Manuel do Araújo chegou à presidência do Município de Quelimane em 2011 por via de vitória nas eleições intercalares para substituir o cargo deixado vago com a renúncia do então edil, Pio Matos, tendo cumprido o resto do mandato que restava.

Em 2013, voltou a votos para as eleições “ordinárias”, tendo renovado o mandato que é agora posto em causa e cassado pelo Governo.

Durante os cerca de mandato e meio, esteve aliado ao MDM, partido que agora está, em parte, por detrás da sua perda de mandato.  

Era espectável…

Na sua primeira reacção ao sucedido, Manuel de Araújo disse que tinha tomado conhecimento da decisão do governo apenas por via da comunicação social, mas que não estava surpreso com a mesma.

“Era um passo espectável. Portanto, estávamos à espera que, a qualquer momento, o Conselho de Ministros tomasse essa decisão”, disse em contacto com a imprensa na cidade de Quelimane.

Araújo lamentou não ter sido ouvido antes da decisão do executivo, mas disse que não vai cruzar os braços. Irá usar de todos os mecanismos legais que o protegem para repor a “justiça”.

“estamos num Estado de Direito, onde as partes têm direito a ser ouvidas. até aqui, não recebemos a deliberação da Assembleia Municipal, nem qualquer informação da tutela administrativa…mas o que temos a dizer é que vamos exercer o nosso direito que a Lei – Mãe e demais legislações nos conferem”, frisou.

Dois casos, mesmos protagonistas e decisões contrárias

A história das eleições autárquicas em Moçambique tem vários casos similares ao de Manuel de Araújo, mas que tiveram um desfecho diferente, como resultado de parecer contrário, apesar das similaridades

Em Outubro de 2008, A Renamo submeteu ao então Ministério de Administração Estatal (MAE), um pedido de perda de mandato de Daviz Mbepo Simango como presidente do Conselho Municipal da Beira.

O pedido acontecia há poucas semanas das segundas eleições autárquicas no país.

Argumentava a Renamo que Daviz Simango, eleito em 2003, pela lista da então Coligação Renamo-União Eleitoral (RUE), e que acabara de abandonar o partido, devia perder o mandato por conta da sua inscrição para a corrida daquele ano pela lista do Grupo de Reflexão e Mudança (GRM).

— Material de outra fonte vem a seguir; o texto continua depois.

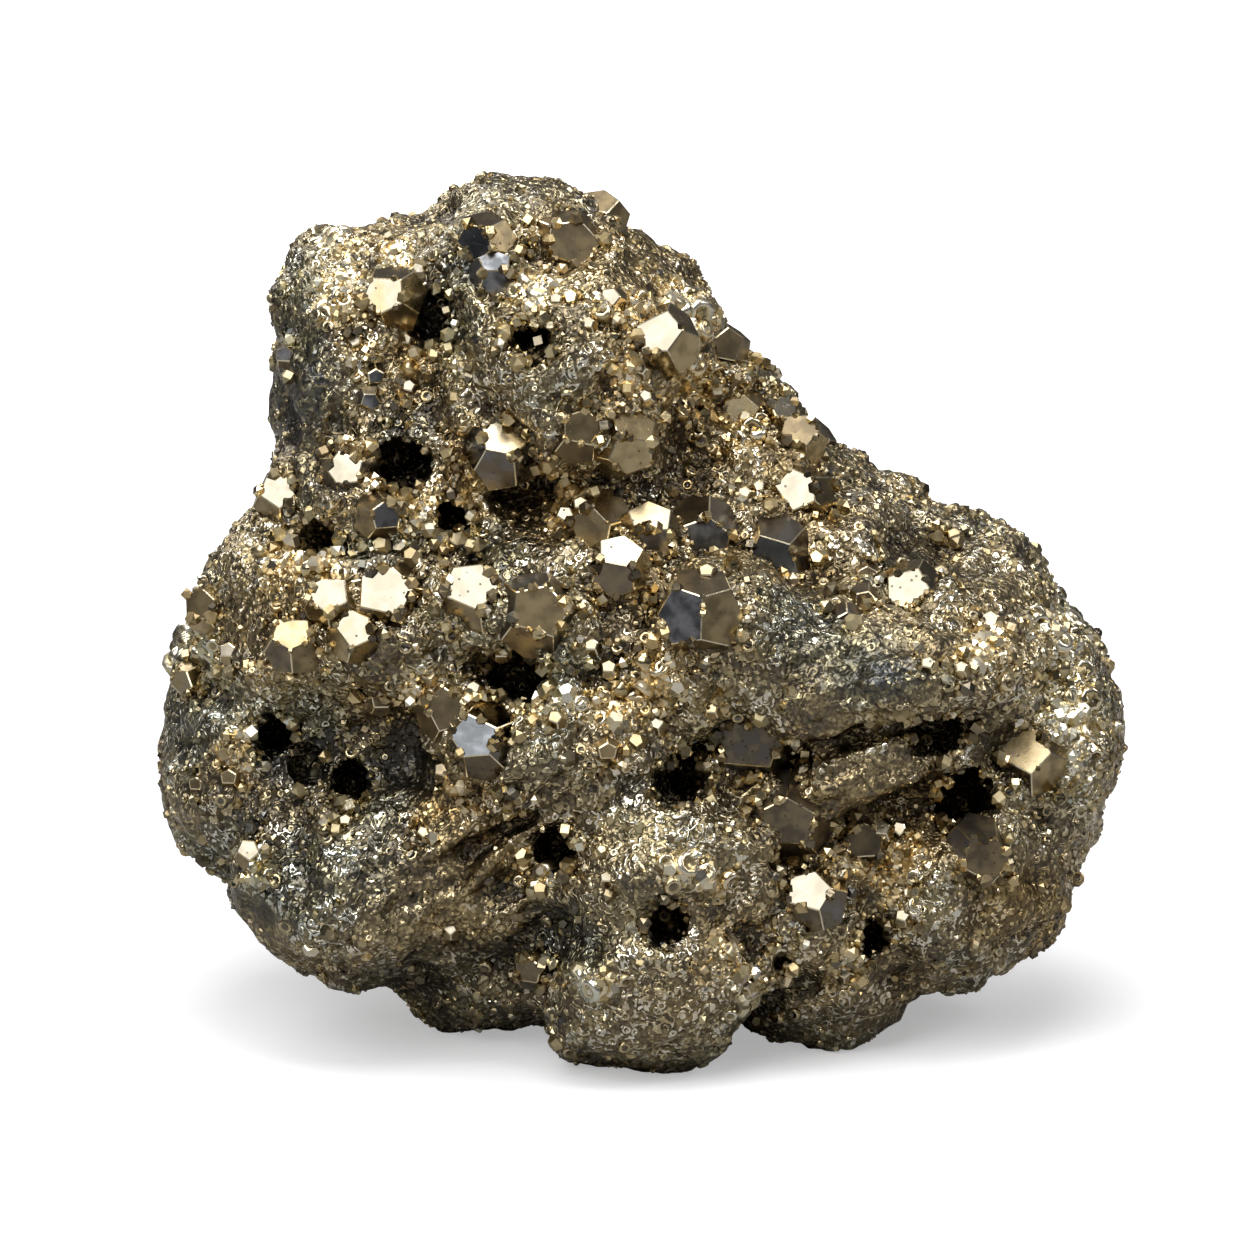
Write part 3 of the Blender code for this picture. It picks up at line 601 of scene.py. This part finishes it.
def flow_ridges(points, front):
    """Low parallel ridges across the flow patches: a sine of the distance across the ridges, bent
    by soft noise."""
    seen = on_sight_plane(points)
    bend = 0.9 * soft_noise(points, 5.0, 31)
    height = np.zeros(len(points))
    for across, up, wide, high, slope in FLOW_PATCHES:
        run, climb = math.cos(math.radians(slope)), math.sin(math.radians(slope))
        along = (seen[:, 0] - across) * run + (seen[:, 1] - up) * climb
        over = (seen[:, 1] - up) * run - (seen[:, 0] - across) * climb
        inside = np.clip(1.5 - np.hypot(along / wide, over / high), 0, 1)
        height += inside * front * FLOW_HEIGHT * np.sin((over + bend) * math.tau / FLOW_SPACING)
    return height


def sunk_by(points, faces, normals):
    """How far each point lies below the mean surface round it, in millimetres: its neighbours'
    positions are averaged over and over, and the shift is read along the normal."""
    ends = np.concatenate([faces[:, [k, (k + 1) % 4]] for k in range(4)])
    links = np.bincount(ends[:, 0], minlength=len(points)).astype(float)
    mean = points.copy()
    for _ in range(SUNK_ROUNDS):
        mean = np.stack([
            np.bincount(ends[:, 0], mean[ends[:, 1], axis], len(points)) / links
            for axis in range(3)], axis=1)
    return ((mean - points) * normals).sum(axis=1)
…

E porque a inscrição fora feita no decurso da vigência do seu mandato, a Renamo pedia, não apenas a perda, bem como a impugnação da candidatura para a própria sucessão.

“Nas actuais eleições autárquicas, o cidadão Daviz Simango concorre como personalidade independente, proposto pelo Grupo de Reflexão e Mudança (GRM)” ou seja, “por uma lista diferente daquela pela qual foi eleito em 2003, apesar de ainda exercer as funções de presidente do CMB, correspondente ao mandato actual”, o que, justificava a Renamo, “viola a alínea d.) do n.º 2 do art.º 10 da Lei 7/97, de 31 de Maio”, escrevia o maior partido da oposição, numa missiva dirigida ao então ministro Lucas Chomera.

Contrariamente ao que sucedeu no caso Manuel de Araújo, o Governo, na altura, não viu nada que fosse público, nem notório que consubstanciasse perda de mandato, pelo que apenas dirimiu a situação perante a queixa apresentada pela Renamo.

Da análise então feita, o MAE concluiu que o pedido de Renamo era improcedente.

“Não é procedente o pedido do Partido Renamo, na medida em que as normas por si arroladas não são aplicáveis para o caso vertente, por se mostrar extinta a entidade jurídica que apresentou o candidato Daviz Mbepo Simango ao sufrágio de 2003”, indica o despacho do então ministro.

Nos seus argumentos, o MAE explicava que “por se verificar que a Coligação RUE foi apenas constituída para as eleições autárquicas de 2003 e Gerais de 2004, é de todo legítimo que os militantes da coligação, para as autárquicas de 2008 e subsequentes, possam ser propostos por entidades jurídicas distintas da coligação RUE”.

Dez anos depois, o conflito Renamo-MDM volta à ribalta e, mais uma vez, a troca de potenciais candidatos volta a agitar o processo eleitoral, os órgãos de administração e de tutela, prometendo um desfecho frenético e cheio de incógnitas.

O facto, porém, é que com mais ou menos similaridades, a legislação volta a colação e, tal como há dez anos, volta a ser alvo de interpretações distintas, ao gosto dos interesses partidários.